Assim poderia começar um belo texto de amor, de paixão. Mas aqui não é o lugar para isso. Não agora, não em breve.
Anos atrás, esse trecho escrito por Fernando Pessoa me fez pensar muito e passei a reler cartas dos meus ex’s. Ele tem razão: cartas de amor são rídiculas. Relia e pensava “que cara mais idiota” ou “quanta promessa quebrada” ou até mesmo ria, relembrando certos momentos.
Nostalgia, boa ou ruim, é palavra de ordem nesse momento fatídico que resolvemos abrir aquela caixinha que sempre está entocada em algum canto do armário. Um Tonny Bennet de fundo, Malrboro light queimando no canto da boca e metade de um Talento vermelho completam a cena, quando mergulho nessas águas profundas.
Pensei em quanta idiotice eu já devo ter escrito também. E deve ser muita… pois certa vez mesclei 11 mil “eu te amo” escritos à mão, com desenhos, poemas, letras de música. E já tinha dezoito anos! Triste essa parte da paixão de adolescência – ou seria da vida inteira?
Mas eu me considerava uma pessoa de sorte por nunca ter relido nada que escrevi no ápice do meu amor. Até o fim de semana que passou. Ao abrir a mala da minha filha, com a força de uma manada de elefantes, reapareceu uma caixa cheia de fotos coladas, feita como parte do presente do Dia dos namorados de 2005, e dentro inúmeras lembranças, cartas e recordações.
Confesso que chorei, que me machucou ter aquilo tudo de volta nas minhas mãos. Pois horas foram gastas, sentimentos verbalizados, ou um lapso de saudades que não deixou o guardanapo do boteco escapar ileso. Não entendi, achei que era brincadeira. Mas era tudo palpável, pegável: carteira, brinquedinhos, pingente. Meu passado ressurgia e não tinha como fugir!
Esperei que a criatura que eu e o antigo dono daquelas cartas geramos, dormisse e tomei a caixa em minhas mãos. Somente com uma toalha no corpo e uma garrafa d’água reli uma por uma das 147 cartas escritas ao longo dos 3 anos, 2 meses e 9 dias que passamos juntos.
Embora há muito ele jurasse não me amar, guardou cada pedacinho de papel que escrevi, cada brinquedo que comprei. Não sabia mais se chorava por ter lido que um dia existiu sentimento, por ele ter juntado tudo ou por ter me devolvido.

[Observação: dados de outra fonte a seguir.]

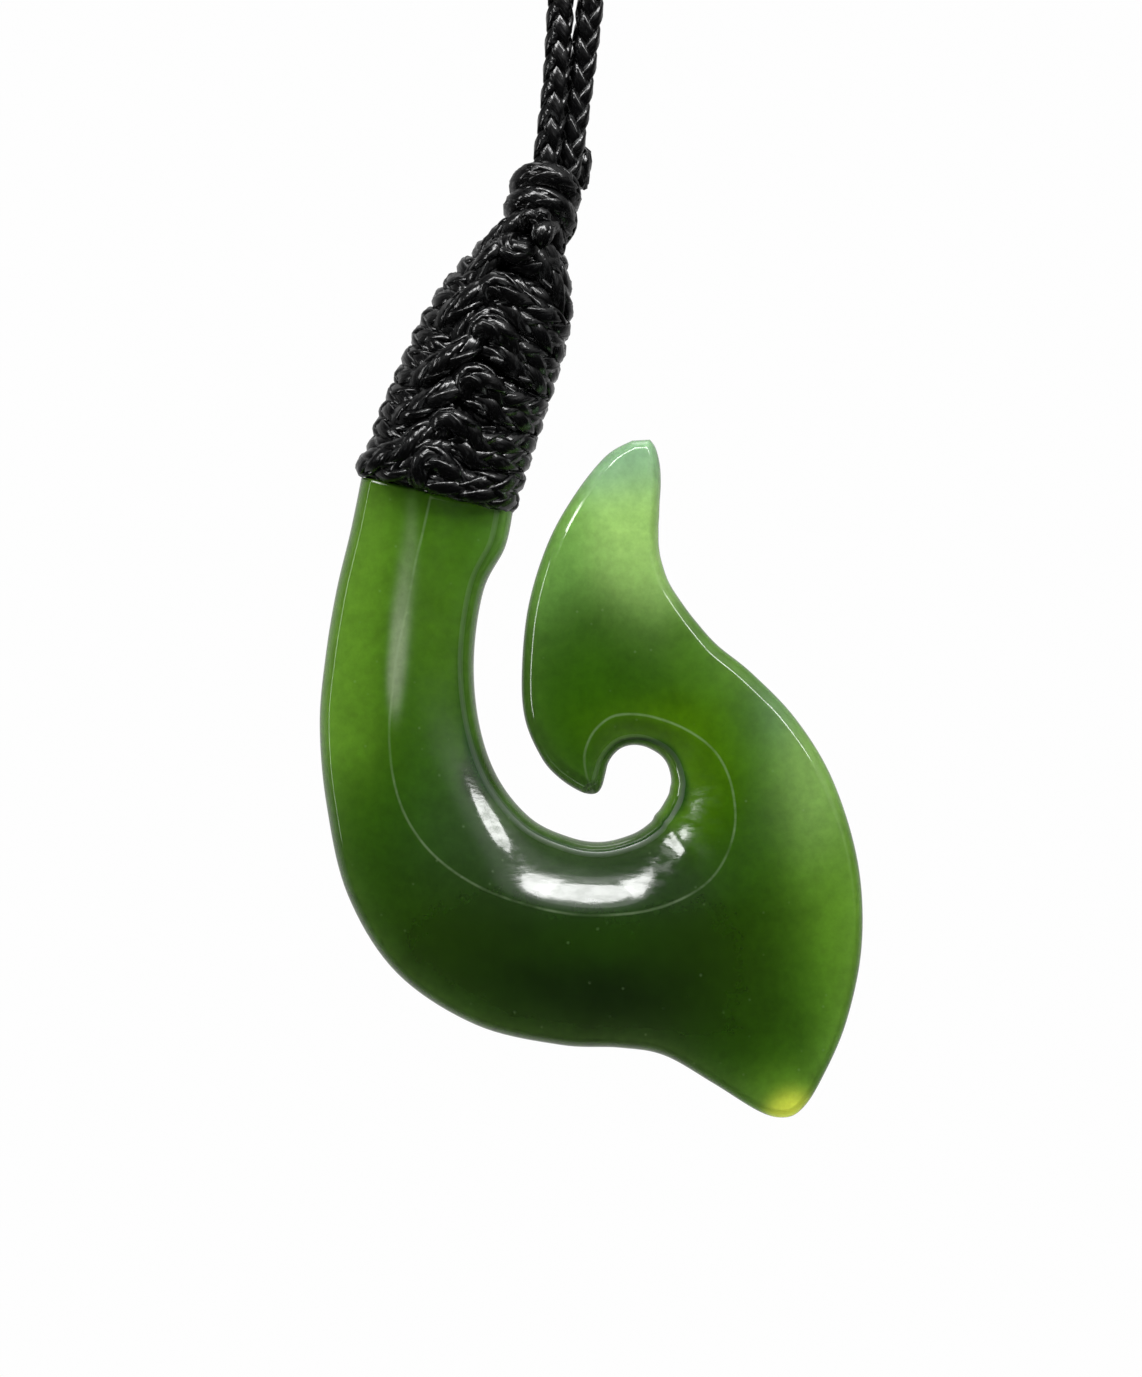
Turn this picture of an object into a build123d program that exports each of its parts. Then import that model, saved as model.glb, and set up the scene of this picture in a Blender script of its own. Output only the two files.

Mas Pessoa me deu outro tapa na cara: eu era uma rídicula. Nunca li tanta falta de amor-próprio, tanta baixa auto-estima, tanta dependência camuflada em palavras que berravam liberdade e desapego. Eu era uma doente terminal e não sabia. Já não era amor, era doença. Mais forte que heroína, mais viciante que o crack, mais difícil de vencer que minha bulimia.
Eu não só – achava que – amava desesperadamente, como tinha certeza da felicidade efêmera e da eternidade desse câncer. Quando terminei a última carta, e pela data era uma das primeiras, eu me senti esgotada física e emocionalmente. Como se tivesse feito sexo a noite toda e depois brigado com a minha mãe.
Eu precisava me livrar de todas as cartas, pois há meses luto para resgatar o que eu era antes de conhecê-lo, a melhor parte disso, na verdade. Eu não podia encarar aquela sombra de mulher por mais um segundo sequer.
Pensei em devolver, em ligar para ele e perguntar o por que dessa ousadia, em pôr fogo. Porém, como alguém normal, joguei uma por uma no lixo, dando adeus àquela verborréia que não mais fazia parte de mim. Enquanto o fazia, me sentia cada vez mais livre, cada vez mais forte…
Quando, por fim, despejei todo o conteúdo na lixeira do prédio, me senti livre, forte, amada por mim, renovada. Não havia mais vestígios de tudo que vivemos, de tudo que eu ludibriei. Tinha me libertado dele, de nós de UMA VEZ POR TODAS!
Quem sabe um dia eu escreva para ele e conte sobre a quarta vez que ele me proporcionou FELICIDADE. E será a mais rídicula das cartas de amor, será a MINHA.